Mumbai (AsiaNews) - More than 600 people, including Christian and Catholic leaders from across India, celebrated Martyrs Day, which is dedicated to the memory of Rev Graham Staines, an Australian missionary killed with two of his children on 23 January 1999. Organised by the Global Council of Indian Christians (GCIC), the event was held at the Campus Crusade for Christ in Bangalore (Karnataka). During the meeting, GCIC president Sajan K George presented figures related to incidents of anti-Christian persecution in 2012. Altogether, 135 attacks occurred across the country, a "stain on secular India".

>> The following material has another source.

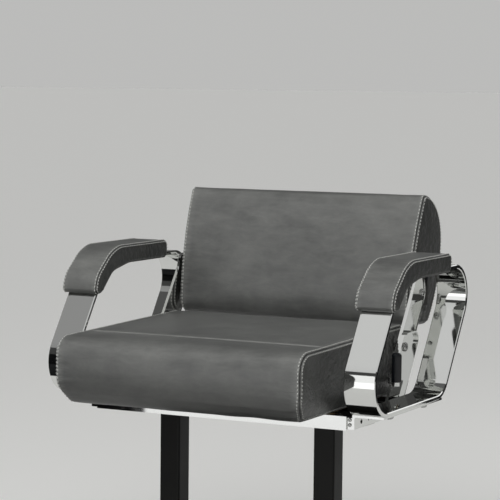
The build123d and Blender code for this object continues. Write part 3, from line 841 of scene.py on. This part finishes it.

Overnight on 22-23 January 1999, Hindu extremists set fire to the station wagon in which Rev Staines and his sons Philip and Timothy (9 and 7) were asleep in the village of Manoharpur (Keonjhar District, Orissa).

In 2006, the reverend's widow Gladys and her surviving daughter, Esther, went back to live in Orissa. She forgave Dara Singh, the man responsible for the murders, "because there is no bitterness in forgiving, only hope".

Babu K. Verghese, author of Burnt Alive, a book dedicated to the life and work of Rev Staines, was present at the meeting. "The aim of my book," Verghese said, "was to spread a message of forgiveness, first shown by Mrs Gladys Staines and her daughter".

In his address, Sajan George said he was worried by the growing intolerance shown by fundamentalists, especially Hindu nationalists.

The GCIC president also spoke about the so-called anti-conversions laws, which bar people from changing religion when "it is done through force, coercion or fraud", but are used de facto to persecute Christians.

"Although the right to religious conversion is guaranteed by our constitution, seven Indian states have laws known as Freedom of Religion Acts" that prevent it, he said.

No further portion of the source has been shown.